[STATED PROBLEM] Output the data that follows exactly, line for line.

[INFORMATION SHOWN]
==============================

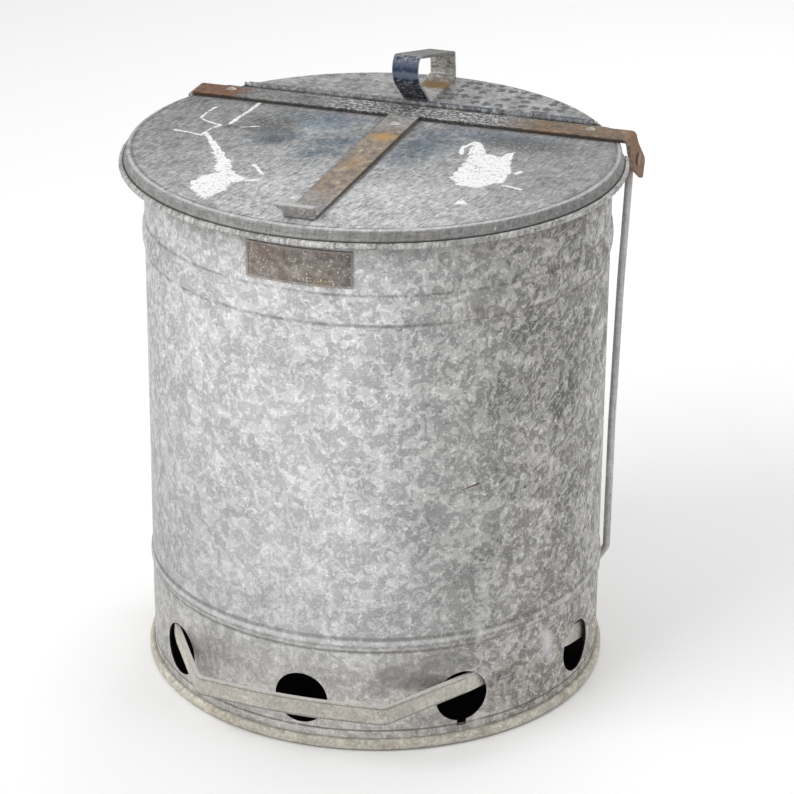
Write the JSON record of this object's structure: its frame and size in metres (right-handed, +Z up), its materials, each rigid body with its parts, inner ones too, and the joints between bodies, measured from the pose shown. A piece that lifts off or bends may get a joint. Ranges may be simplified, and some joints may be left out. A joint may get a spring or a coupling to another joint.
{
  "type": "foot-operated galvanized waste can",
  "caption": "Round galvanized waste can with a hinged front lid, strap handle, vented foot skirt and a pedal bar that lifts the lid through two side rods.",
  "frame": {"origin": "on the can's vertical axis, at the floor that the foot hoop stands on", "axes": "+Z up along the can's axis; -Y to the front, where the pedal bar is; +X to the right as seen from the front"},
  "size_m": [0.413, 0.4172, 0.5024],
  "materials": {
    "galvanized_body": "hot-dip galvanized sheet steel with a mottled grey spangle",
    "galvanized_cover": "weathered galvanized sheet steel with blue-grey smears and white splashes",
    "galvanized_hoop": "galvanized steel, dull and slightly warm",
    "galvanized_bar": "galvanized flat bar, dull",
    "steel_wire": "dull drawn steel",
    "steel_rivets": "pale dull rivet steel",
    "worn_blue_paint": "navy paint worn through to grey steel",
    "brown_plate": "tarnished brown plate, bare",
    "rusty_steel": "flat steel with brown and orange surface rust"
  },
  "bodies": {
    "can": {"body_shell": "galvanized_body", "base_hoop": "galvanized_hoop", "foot_wire": "steel_wire", "bottom_pan": "galvanized_body", "rear_cover": "galvanized_cover", "rear_cover_rivets": "steel_rivets", "hinge_pin": "steel_wire", "carry_handle": "worn_blue_paint", "handle_rivets": "steel_rivets", "label_plate": "brown_plate", "pedal_pivot_left": "rusty_steel", "pedal_pivot_right": "rusty_steel", "pivot_spacers": "steel_rivets"},
    "lid": {"front_lid": "galvanized_cover", "lid_rim_wire": "steel_wire", "crossbar": "rusty_steel", "crossbar_rivets": "steel_rivets", "lid_strap": "rusty_steel", "lid_strap_rivet": "steel_rivets"},
    "rod_left": {"lift_rod_left": "steel_wire"},
    "rod_right": {"lift_rod_right": "steel_wire"},
    "pedal": {"pedal_bar": "galvanized_bar"}
  },
  "joints": [
    {"name": "lid_hinge", "type": "hinge", "parent": "can", "child": "lid", "pos_m": [0, 0.1055, 0.45381], "axis": [-1, 0, 0], "range_deg": [0, 38]},
    {"name": "rod_left_hinge", "type": "hinge", "parent": "lid", "child": "rod_left", "pos_m": [-0.191, 0.097, 0.43001], "axis": [-1, 0, 0], "range_deg": [-40, 0]},
    {"name": "rod_right_hinge", "type": "hinge", "parent": "lid", "child": "rod_right", "pos_m": [0.191, 0.097, 0.43001], "axis": [-1, 0, 0], "range_deg": [-40, 0]},
    {"name": "pedal_hinge", "type": "hinge", "parent": "can", "child": "pedal", "pos_m": [0, 0.013, 0.0395], "axis": [1, 0, 0], "range_deg": [0, 7.3]}
  ],
  "couplings": [
    {"joint": "rod_left_hinge", "follows": "lid_hinge", "ratio": -1.0455},
    {"joint": "rod_right_hinge", "follows": "lid_hinge", "ratio": -1.0455},
    {"joint": "pedal_hinge", "follows": "lid_hinge", "ratio": 0.18904}
  ]
}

==============================

[ANSWER IN FULL]
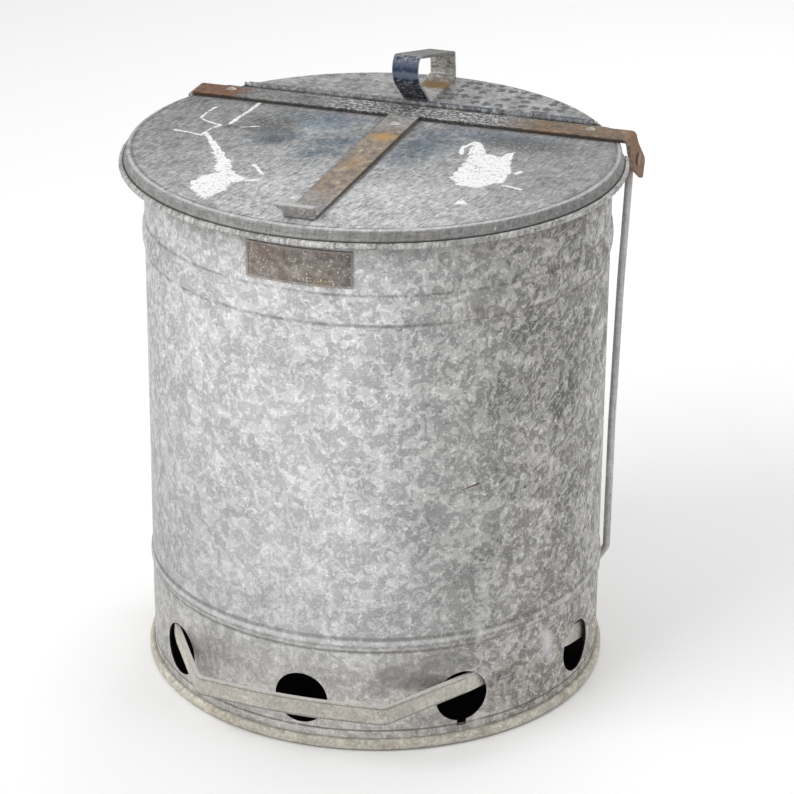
Write the JSON record of this object's structure: its frame and size in metres (right-handed, +Z up), its materials, each rigid body with its parts, inner ones too, and the joints between bodies, measured from the pose shown. A piece that lifts off or bends may get a joint. Ranges may be simplified, and some joints may be left out. A joint may get a spring or a coupling to another joint.
{
  "type": "foot-operated galvanized waste can",
  "caption": "Round galvanized waste can with a hinged front lid, strap handle, vented foot skirt and a pedal bar that lifts the lid through two side rods.",
  "frame": {"origin": "on the can's vertical axis, at the floor that the foot hoop stands on", "axes": "+Z up along the can's axis; -Y to the front, where the pedal bar is; +X to the right as seen from the front"},
  "size_m": [0.413, 0.4172, 0.5024],
  "materials": {
    "galvanized_body": "hot-dip galvanized sheet steel with a mottled grey spangle",
    "galvanized_cover": "weathered galvanized sheet steel with blue-grey smears and white splashes",
    "galvanized_hoop": "galvanized steel, dull and slightly warm",
    "galvanized_bar": "galvanized flat bar, dull",
    "steel_wire": "dull drawn steel",
    "steel_rivets": "pale dull rivet steel",
    "worn_blue_paint": "navy paint worn through to grey steel",
    "brown_plate": "tarnished brown plate, bare",
    "rusty_steel": "flat steel with brown and orange surface rust"
  },
  "bodies": {
    "can": {"body_shell": "galvanized_body", "base_hoop": "galvanized_hoop", "foot_wire": "steel_wire", "bottom_pan": "galvanized_body", "rear_cover": "galvanized_cover", "rear_cover_rivets": "steel_rivets", "hinge_pin": "steel_wire", "carry_handle": "worn_blue_paint", "handle_rivets": "steel_rivets", "label_plate": "brown_plate", "pedal_pivot_left": "rusty_steel", "pedal_pivot_right": "rusty_steel", "pivot_spacers": "steel_rivets"},
    "lid": {"front_lid": "galvanized_cover", "lid_rim_wire": "steel_wire", "crossbar": "rusty_steel", "crossbar_rivets": "steel_rivets", "lid_strap": "rusty_steel", "lid_strap_rivet": "steel_rivets"},
    "rod_left": {"lift_rod_left": "steel_wire"},
    "rod_right": {"lift_rod_right": "steel_wire"},
    "pedal": {"pedal_bar": "galvanized_bar"}
  },
  "joints": [
    {"name": "lid_hinge", "type": "hinge", "parent": "can", "child": "lid", "pos_m": [0, 0.1055, 0.45381], "axis": [-1, 0, 0], "range_deg": [0, 38]},
    {"name": "rod_left_hinge", "type": "hinge", "parent": "lid", "child": "rod_left", "pos_m": [-0.191, 0.097, 0.43001], "axis": [-1, 0, 0], "range_deg": [-40, 0]},
    {"name": "rod_right_hinge", "type": "hinge", "parent": "lid", "child": "rod_right", "pos_m": [0.191, 0.097, 0.43001], "axis": [-1, 0, 0], "range_deg": [-40, 0]},
    {"name": "pedal_hinge", "type": "hinge", "parent": "can", "child": "pedal", "pos_m": [0, 0.013, 0.0395], "axis": [1, 0, 0], "range_deg": [0, 7.3]}
  ],
  "couplings": [
    {"joint": "rod_left_hinge", "follows": "lid_hinge", "ratio": -1.0455},
    {"joint": "rod_right_hinge", "follows": "lid_hinge", "ratio": -1.0455},
    {"joint": "pedal_hinge", "follows": "lid_hinge", "ratio": 0.18904}
  ]
}